Data lines
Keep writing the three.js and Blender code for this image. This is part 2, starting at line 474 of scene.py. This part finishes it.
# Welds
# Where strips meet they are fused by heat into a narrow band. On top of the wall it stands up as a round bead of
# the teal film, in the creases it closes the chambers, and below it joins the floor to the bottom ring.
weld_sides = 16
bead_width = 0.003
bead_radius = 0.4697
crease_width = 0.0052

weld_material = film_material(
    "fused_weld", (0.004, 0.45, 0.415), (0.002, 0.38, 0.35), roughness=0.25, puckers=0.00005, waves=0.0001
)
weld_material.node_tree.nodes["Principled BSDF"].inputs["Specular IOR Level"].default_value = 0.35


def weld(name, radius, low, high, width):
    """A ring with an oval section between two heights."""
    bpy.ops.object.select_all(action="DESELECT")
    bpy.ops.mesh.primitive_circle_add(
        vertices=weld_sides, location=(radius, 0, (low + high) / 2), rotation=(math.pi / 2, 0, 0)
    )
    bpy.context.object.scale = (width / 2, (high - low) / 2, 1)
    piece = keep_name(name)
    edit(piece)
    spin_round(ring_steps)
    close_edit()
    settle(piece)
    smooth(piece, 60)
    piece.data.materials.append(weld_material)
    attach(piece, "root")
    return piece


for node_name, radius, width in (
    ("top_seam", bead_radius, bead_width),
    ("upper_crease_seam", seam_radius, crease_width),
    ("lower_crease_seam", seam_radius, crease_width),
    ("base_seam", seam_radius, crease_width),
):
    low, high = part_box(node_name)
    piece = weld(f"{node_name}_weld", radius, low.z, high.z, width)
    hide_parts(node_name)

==

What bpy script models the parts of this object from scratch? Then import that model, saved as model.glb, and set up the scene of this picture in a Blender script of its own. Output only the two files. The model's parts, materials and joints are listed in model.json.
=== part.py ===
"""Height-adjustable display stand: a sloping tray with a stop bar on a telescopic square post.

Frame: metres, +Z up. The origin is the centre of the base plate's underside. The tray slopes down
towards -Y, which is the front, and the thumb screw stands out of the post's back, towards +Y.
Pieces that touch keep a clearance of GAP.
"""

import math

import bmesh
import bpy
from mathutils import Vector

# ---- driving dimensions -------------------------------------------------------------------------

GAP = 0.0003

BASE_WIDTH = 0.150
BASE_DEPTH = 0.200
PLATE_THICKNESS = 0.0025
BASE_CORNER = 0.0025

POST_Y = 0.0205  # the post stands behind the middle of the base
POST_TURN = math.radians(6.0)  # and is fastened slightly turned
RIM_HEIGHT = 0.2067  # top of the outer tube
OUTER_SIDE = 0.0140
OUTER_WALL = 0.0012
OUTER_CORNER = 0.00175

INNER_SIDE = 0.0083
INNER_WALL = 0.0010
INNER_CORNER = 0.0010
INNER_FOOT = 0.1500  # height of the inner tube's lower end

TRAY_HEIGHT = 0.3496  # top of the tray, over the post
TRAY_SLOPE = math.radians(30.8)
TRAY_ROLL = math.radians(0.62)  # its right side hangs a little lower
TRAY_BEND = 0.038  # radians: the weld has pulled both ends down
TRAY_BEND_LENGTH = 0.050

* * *

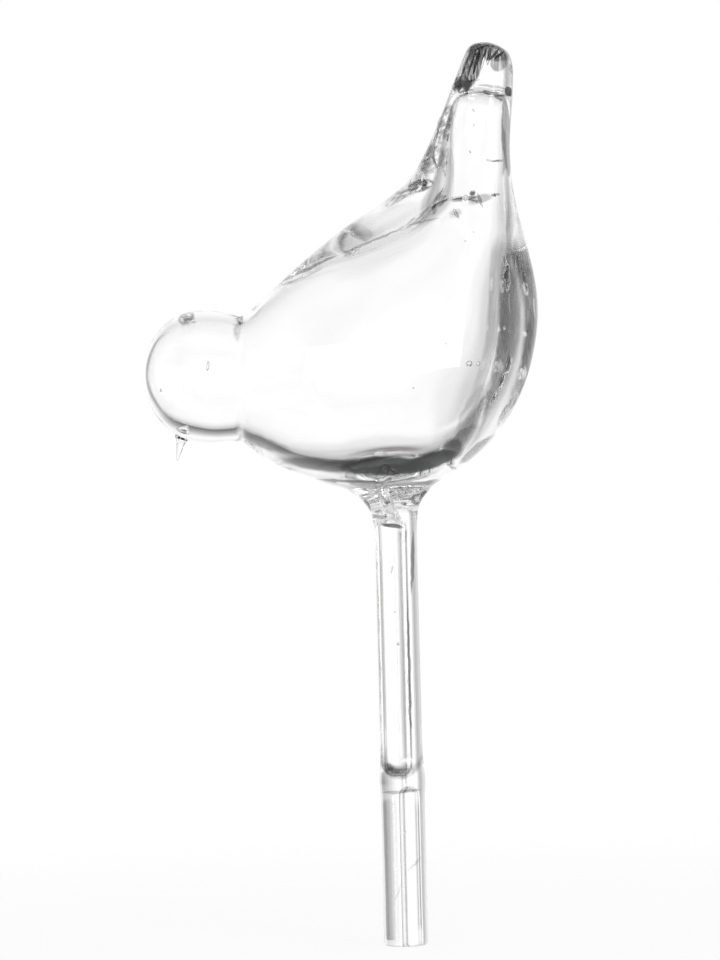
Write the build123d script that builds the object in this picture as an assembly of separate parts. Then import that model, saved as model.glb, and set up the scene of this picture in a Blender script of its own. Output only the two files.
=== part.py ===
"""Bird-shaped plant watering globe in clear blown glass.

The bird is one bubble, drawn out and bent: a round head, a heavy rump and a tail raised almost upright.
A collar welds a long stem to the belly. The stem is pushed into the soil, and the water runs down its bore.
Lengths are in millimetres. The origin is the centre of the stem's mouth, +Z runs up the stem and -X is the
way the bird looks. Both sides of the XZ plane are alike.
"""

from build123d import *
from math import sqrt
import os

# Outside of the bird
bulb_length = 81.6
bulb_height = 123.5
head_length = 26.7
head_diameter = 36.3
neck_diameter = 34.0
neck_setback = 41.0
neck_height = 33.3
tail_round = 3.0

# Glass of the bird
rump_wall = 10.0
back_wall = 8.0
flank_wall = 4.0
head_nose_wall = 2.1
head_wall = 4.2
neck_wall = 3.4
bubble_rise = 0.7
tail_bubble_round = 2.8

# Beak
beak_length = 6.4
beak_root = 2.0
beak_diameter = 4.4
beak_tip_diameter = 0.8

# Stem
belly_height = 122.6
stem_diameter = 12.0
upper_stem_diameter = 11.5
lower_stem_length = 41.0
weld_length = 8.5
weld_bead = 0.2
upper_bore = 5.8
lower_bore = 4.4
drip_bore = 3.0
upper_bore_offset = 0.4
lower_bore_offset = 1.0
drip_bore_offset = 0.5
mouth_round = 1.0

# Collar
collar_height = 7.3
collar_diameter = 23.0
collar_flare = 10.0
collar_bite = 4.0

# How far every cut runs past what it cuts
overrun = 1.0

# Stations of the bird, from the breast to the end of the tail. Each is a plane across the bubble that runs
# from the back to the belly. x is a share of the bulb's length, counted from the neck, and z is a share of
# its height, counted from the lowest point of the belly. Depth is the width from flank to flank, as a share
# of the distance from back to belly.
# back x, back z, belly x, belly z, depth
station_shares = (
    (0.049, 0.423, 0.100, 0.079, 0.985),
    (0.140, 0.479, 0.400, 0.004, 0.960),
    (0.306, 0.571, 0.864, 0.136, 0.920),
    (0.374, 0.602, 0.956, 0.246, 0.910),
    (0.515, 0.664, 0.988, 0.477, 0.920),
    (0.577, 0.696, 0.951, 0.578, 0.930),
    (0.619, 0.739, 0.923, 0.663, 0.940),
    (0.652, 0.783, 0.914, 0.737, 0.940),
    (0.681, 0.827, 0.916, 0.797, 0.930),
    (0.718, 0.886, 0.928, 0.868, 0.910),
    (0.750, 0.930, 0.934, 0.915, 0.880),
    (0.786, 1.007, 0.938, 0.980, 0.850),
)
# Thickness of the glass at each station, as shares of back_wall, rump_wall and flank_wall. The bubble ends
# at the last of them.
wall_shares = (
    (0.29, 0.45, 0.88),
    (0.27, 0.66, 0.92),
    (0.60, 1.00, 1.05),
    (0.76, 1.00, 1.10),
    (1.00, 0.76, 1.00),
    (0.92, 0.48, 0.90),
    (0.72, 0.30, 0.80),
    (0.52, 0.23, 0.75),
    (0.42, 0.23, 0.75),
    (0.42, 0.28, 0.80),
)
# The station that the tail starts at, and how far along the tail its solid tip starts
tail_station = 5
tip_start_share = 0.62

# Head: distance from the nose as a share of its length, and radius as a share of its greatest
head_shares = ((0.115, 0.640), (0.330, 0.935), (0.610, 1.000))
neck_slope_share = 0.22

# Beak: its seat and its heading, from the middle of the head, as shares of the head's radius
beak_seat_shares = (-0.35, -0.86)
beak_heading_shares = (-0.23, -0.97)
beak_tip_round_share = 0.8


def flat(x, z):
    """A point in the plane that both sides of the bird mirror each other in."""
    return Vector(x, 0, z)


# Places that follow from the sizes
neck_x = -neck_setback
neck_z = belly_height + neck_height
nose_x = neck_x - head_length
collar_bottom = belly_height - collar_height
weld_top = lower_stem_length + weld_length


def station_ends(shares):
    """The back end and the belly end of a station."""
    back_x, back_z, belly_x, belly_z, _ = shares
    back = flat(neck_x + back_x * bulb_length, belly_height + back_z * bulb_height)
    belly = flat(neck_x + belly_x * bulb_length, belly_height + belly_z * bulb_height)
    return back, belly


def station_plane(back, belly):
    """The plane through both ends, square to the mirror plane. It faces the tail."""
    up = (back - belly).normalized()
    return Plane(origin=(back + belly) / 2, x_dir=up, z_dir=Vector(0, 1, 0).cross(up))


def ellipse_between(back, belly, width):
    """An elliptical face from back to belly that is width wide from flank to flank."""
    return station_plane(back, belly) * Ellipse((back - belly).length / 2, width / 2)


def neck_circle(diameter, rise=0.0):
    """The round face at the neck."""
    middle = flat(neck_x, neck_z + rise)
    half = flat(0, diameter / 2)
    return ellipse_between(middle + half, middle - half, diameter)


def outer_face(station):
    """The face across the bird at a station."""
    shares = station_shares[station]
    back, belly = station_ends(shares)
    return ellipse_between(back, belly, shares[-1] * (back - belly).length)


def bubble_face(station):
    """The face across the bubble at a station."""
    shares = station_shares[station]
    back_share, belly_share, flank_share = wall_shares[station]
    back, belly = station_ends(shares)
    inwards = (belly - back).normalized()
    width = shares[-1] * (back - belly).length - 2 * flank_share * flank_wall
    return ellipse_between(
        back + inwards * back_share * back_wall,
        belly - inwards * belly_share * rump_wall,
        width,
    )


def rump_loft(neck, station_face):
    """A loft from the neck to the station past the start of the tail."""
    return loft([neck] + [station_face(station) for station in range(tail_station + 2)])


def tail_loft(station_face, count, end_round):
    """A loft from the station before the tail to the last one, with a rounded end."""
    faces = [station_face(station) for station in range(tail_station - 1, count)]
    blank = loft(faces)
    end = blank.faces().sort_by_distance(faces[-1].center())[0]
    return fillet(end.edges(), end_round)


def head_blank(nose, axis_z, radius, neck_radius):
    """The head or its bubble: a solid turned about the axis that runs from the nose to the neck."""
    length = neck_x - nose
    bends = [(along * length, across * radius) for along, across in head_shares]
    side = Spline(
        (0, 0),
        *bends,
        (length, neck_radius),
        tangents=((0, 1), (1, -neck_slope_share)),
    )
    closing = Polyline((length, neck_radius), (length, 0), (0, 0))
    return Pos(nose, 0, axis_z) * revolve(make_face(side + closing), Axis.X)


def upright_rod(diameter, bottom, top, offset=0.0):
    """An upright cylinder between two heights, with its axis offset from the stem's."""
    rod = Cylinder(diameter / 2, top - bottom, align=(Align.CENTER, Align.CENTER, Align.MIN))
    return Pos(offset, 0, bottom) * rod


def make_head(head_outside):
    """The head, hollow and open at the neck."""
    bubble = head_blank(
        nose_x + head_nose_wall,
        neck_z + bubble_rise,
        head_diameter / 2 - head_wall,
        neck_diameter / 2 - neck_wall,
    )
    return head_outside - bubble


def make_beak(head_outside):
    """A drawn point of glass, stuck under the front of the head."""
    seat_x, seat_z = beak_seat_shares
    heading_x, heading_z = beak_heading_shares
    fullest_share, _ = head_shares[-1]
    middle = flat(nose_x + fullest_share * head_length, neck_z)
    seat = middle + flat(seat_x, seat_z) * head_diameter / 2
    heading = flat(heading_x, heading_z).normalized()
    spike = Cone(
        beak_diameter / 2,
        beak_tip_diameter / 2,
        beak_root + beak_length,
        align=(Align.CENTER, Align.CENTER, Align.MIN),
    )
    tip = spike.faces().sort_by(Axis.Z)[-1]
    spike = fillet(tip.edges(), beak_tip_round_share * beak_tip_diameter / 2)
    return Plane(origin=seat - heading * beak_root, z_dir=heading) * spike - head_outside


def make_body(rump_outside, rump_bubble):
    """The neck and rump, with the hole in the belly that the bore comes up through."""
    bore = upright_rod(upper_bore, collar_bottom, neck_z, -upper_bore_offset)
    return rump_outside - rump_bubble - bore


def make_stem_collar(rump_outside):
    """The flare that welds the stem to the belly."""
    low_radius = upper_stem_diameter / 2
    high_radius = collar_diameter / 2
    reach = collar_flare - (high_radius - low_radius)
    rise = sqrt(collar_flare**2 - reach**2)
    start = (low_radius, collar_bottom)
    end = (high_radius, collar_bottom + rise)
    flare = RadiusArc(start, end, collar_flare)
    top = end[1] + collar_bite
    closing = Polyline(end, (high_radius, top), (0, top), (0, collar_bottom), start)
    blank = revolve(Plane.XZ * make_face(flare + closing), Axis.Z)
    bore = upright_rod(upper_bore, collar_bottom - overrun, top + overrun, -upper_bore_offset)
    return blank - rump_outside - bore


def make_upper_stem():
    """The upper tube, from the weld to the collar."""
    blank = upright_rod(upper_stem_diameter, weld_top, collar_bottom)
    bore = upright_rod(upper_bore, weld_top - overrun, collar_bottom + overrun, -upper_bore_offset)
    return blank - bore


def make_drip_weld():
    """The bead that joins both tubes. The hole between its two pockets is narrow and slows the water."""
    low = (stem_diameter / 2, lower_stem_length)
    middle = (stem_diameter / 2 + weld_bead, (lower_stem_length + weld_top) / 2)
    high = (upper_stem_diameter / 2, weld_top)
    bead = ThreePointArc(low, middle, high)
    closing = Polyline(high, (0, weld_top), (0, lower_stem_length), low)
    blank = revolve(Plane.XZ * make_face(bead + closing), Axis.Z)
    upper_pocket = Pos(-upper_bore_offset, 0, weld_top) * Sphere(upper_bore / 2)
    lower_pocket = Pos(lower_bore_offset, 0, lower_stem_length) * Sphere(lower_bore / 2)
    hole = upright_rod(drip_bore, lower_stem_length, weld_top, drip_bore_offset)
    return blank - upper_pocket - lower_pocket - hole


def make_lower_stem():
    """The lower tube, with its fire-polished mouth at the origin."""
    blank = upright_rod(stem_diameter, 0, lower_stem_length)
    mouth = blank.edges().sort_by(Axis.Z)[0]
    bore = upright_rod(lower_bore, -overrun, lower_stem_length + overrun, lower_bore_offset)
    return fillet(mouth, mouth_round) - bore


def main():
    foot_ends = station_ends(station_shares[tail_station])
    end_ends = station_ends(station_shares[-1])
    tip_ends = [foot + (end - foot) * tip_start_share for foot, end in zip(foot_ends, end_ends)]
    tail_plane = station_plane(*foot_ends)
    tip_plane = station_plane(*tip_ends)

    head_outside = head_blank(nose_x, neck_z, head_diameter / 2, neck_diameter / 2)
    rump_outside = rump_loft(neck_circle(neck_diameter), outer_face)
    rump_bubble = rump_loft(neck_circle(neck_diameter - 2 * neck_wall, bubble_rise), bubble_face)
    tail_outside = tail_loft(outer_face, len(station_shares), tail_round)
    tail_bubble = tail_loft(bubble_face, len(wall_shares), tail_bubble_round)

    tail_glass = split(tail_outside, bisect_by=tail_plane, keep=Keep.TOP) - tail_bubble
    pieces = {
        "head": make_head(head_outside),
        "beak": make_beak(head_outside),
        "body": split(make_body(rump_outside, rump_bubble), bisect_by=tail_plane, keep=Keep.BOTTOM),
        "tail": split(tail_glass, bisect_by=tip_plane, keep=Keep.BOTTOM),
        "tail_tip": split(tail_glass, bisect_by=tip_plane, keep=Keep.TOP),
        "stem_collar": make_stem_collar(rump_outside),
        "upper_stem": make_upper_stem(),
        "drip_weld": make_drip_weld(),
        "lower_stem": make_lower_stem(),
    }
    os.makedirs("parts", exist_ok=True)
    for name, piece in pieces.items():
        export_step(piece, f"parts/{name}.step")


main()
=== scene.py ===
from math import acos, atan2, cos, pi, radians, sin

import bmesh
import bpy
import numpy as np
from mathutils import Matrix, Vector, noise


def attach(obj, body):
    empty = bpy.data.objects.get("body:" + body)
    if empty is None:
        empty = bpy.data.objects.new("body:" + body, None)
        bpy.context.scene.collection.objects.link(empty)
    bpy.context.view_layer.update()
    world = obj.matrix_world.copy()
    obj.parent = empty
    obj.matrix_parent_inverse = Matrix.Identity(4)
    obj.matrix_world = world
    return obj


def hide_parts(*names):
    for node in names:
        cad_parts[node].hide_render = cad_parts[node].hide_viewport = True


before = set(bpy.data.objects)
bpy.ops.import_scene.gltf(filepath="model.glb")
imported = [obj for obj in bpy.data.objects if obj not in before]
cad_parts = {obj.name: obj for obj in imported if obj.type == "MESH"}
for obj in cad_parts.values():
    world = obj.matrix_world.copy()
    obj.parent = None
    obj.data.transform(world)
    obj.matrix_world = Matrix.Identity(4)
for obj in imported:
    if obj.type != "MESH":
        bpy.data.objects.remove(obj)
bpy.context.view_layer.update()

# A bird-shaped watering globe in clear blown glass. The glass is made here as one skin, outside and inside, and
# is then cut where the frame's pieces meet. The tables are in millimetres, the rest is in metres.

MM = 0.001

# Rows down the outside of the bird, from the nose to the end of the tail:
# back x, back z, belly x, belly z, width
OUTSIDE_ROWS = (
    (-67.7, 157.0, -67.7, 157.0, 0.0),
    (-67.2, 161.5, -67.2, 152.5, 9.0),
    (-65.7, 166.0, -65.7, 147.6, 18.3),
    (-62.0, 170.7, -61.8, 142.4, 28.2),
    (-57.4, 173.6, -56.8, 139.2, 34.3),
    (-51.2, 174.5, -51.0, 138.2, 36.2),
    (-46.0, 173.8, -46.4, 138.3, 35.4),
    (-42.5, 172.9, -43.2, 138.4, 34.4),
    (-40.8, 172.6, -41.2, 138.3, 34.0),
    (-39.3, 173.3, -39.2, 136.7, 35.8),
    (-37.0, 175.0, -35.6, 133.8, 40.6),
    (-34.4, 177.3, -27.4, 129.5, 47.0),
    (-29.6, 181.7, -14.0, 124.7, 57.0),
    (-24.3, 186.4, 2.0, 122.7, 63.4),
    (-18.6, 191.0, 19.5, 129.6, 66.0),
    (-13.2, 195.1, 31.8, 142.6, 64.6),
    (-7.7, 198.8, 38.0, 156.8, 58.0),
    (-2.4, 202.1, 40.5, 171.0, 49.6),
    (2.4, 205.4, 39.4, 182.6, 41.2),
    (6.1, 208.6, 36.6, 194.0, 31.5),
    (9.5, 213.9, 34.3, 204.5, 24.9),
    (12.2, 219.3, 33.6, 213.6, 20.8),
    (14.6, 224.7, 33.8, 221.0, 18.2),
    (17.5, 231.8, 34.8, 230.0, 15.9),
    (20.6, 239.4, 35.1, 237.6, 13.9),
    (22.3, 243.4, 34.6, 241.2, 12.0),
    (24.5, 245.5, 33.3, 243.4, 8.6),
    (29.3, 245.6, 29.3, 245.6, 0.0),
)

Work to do
Retype only what lies between the line bearing "keep=Keep.TOP) - tail_bubble" and the line bearing "obj.matrix_parent_inverse = Matrix.Identity(4)", keeping both of those lines.

Worked solution
    tail_glass = split(tail_outside, bisect_by=tail_plane, keep=Keep.TOP) - tail_bubble
    pieces = {
        "head": make_head(head_outside),
        "beak": make_beak(head_outside),
        "body": split(make_body(rump_outside, rump_bubble), bisect_by=tail_plane, keep=Keep.BOTTOM),
        "tail": split(tail_glass, bisect_by=tip_plane, keep=Keep.BOTTOM),
        "tail_tip": split(tail_glass, bisect_by=tip_plane, keep=Keep.TOP),
        "stem_collar": make_stem_collar(rump_outside),
        "upper_stem": make_upper_stem(),
        "drip_weld": make_drip_weld(),
        "lower_stem": make_lower_stem(),
    }
    os.makedirs("parts", exist_ok=True)
    for name, piece in pieces.items():
        export_step(piece, f"parts/{name}.step")


main()
=== scene.py ===
from math import acos, atan2, cos, pi, radians, sin

import bmesh
import bpy
import numpy as np
from mathutils import Matrix, Vector, noise


def attach(obj, body):
    empty = bpy.data.objects.get("body:" + body)
    if empty is None:
        empty = bpy.data.objects.new("body:" + body, None)
        bpy.context.scene.collection.objects.link(empty)
    bpy.context.view_layer.update()
    world = obj.matrix_world.copy()
    obj.parent = empty
    obj.matrix_parent_inverse = Matrix.Identity(4)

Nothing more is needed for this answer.